Not everyone who wants permanent residency in the Philippines wants to qualify as a retiree, and not everyone is over 40. For investors, there is a separate door: the Special Investor's Resident Visa (SIRV), which grants indefinite residency in exchange for a qualifying investment of USD 75,000.
It is a narrower instrument than the SRRV, and it suits a specific kind of person. Here is how it actually works.
What the SIRV is
The SIRV is administered by the Board of Investments (BOI), not the Philippine Retirement Authority. It grants indefinite residency to a foreign national who places and maintains a qualifying investment in the Philippines. Like the SRRV, it confers Resident Alien tax status, which means you are taxed only on Philippine-sourced income while your foreign income stays outside the Philippine net.
There is no age requirement. That is the SIRV's defining advantage over the SRRV for younger applicants. If you are 32 and want permanent residency now rather than waiting until 40, the SIRV is the route that exists for you.

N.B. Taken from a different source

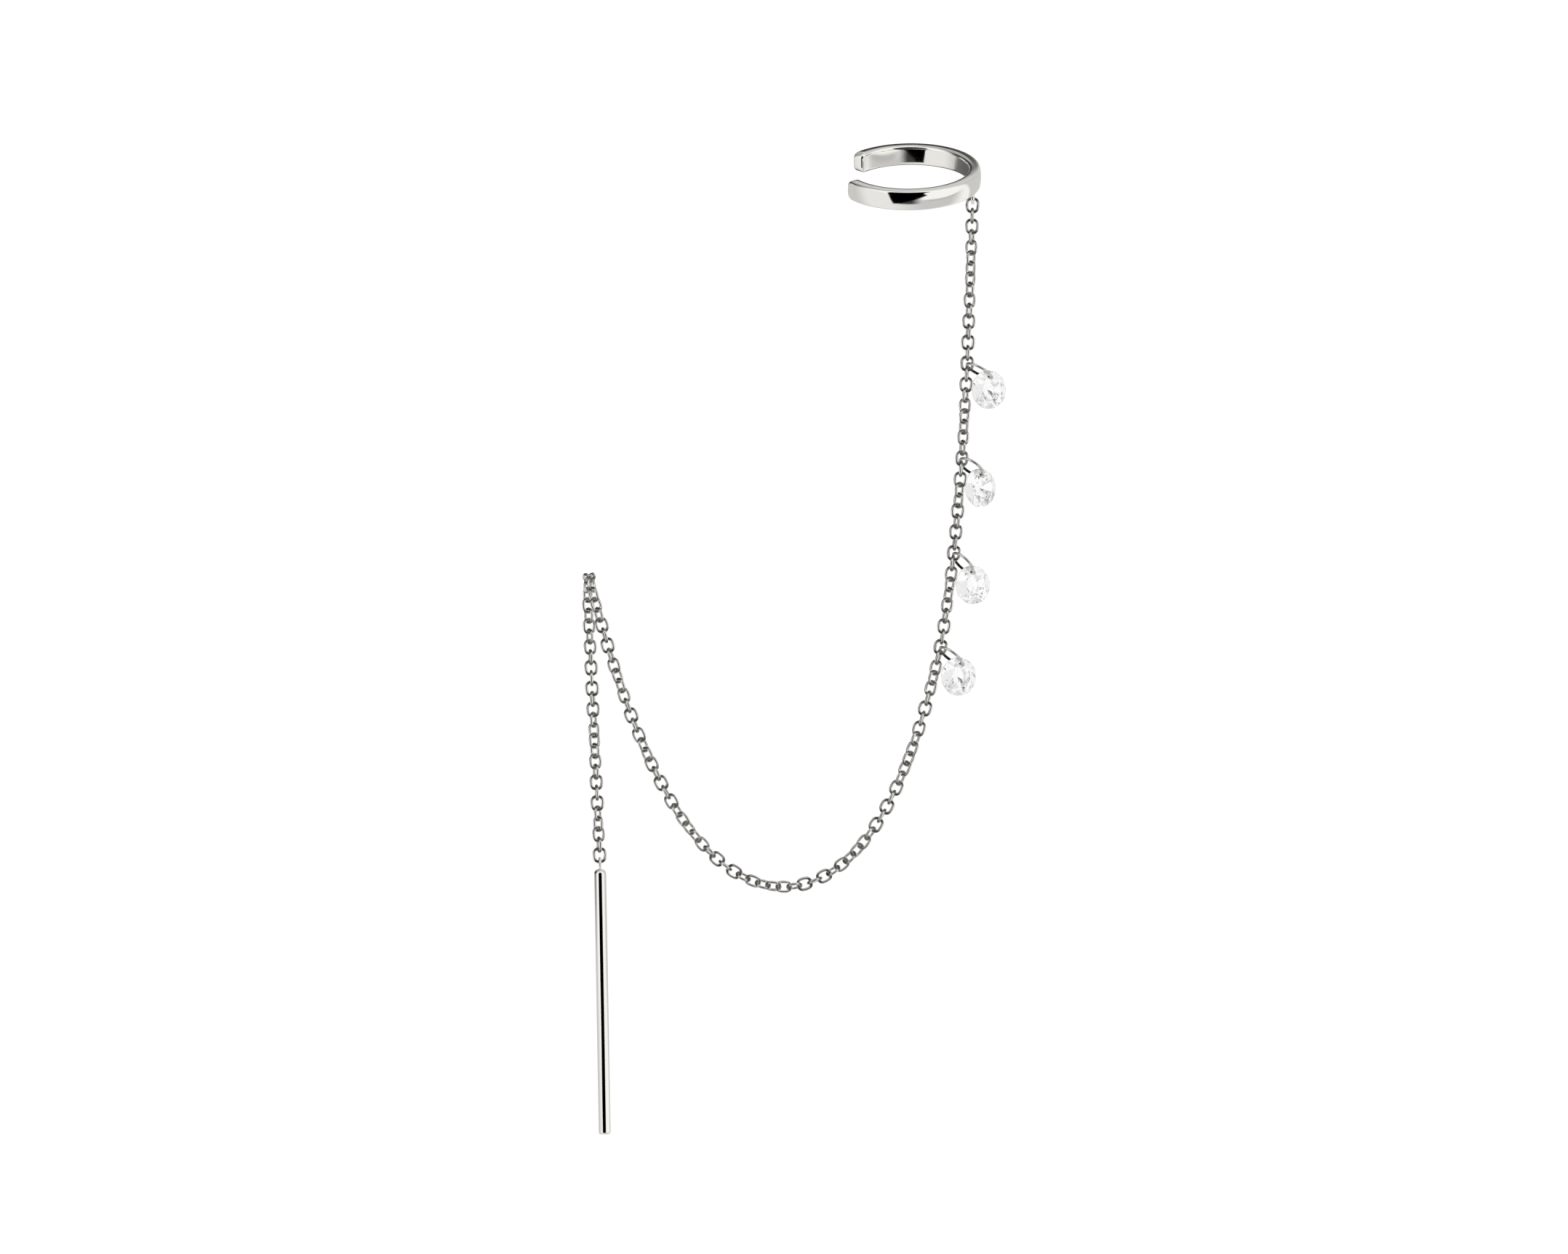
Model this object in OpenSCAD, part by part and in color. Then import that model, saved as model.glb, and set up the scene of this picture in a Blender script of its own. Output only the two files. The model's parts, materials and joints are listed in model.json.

What counts as a qualifying investment
This is where precision matters. The qualifying USD 75,000 must go into publicly listed Philippine companies or Philippine government bonds. These are liquid, transparent, regulated instruments.
What does not qualify, for our purposes, is property. The SIRV technically contemplates certain investment routes, but property acquisition by foreigners is hemmed in by legal restrictions, and we do not arrange SIRVs on that basis. We support SIRV applications built on listed equities and government bonds only. It is the clean, defensible version of the visa.
The investment is not a fee. It is your capital, deployed in your name. But it is conditional: the investment must be maintained for the visa to remain valid. Withdraw it and you undermine the basis of your residency.
SIRV versus SRRV
The two visas are easy to confuse and serve different people.
- •Age: the SRRV starts at 40. The SIRV has no age floor.
- •Capital: the SRRV deposit is a bank time deposit, refundable and convertible to a condo. The SIRV requires USD 75,000 deployed into listed shares or bonds, held for as long as you want the visa.
- •Character: the SRRV is a residency that happens to hold your money safely. The SIRV is an investment that happens to grant you residency.
If you are over 40 and want the simplest permanent base, the SRRV is usually the better fit. If you are under 40, or you specifically want your qualifying capital working in the markets rather than sitting in a time deposit, the SIRV is the answer.
Who the SIRV suits
- •Younger entrepreneurs and investors who want permanent Philippine residency before 40
- •People comfortable holding a long-term position in Philippine listed equities or government bonds
- •Anyone who wants Resident Alien status decoupled from a day count, like the SRRV, but without waiting for the age threshold
The process and our position
A SIRV application runs through the Board of Investments and the Bureau of Immigration. It involves structuring and documenting the qualifying investment, demonstrating the source of funds, and managing the BOI and immigration steps in sequence.
We coordinate the full process: the investment structure and documentation, the BOI filing, and the immigration liaison, alongside the lease, tax registration, and banking that make up a genuine base. We arrange SIRVs on listed equities and government bonds only, because that is the version that holds up cleanly under scrutiny.
If you want permanent Philippine residency, you are under 40, and you are comfortable putting USD 75,000 to work in the market to get it, the SIRV is built for you.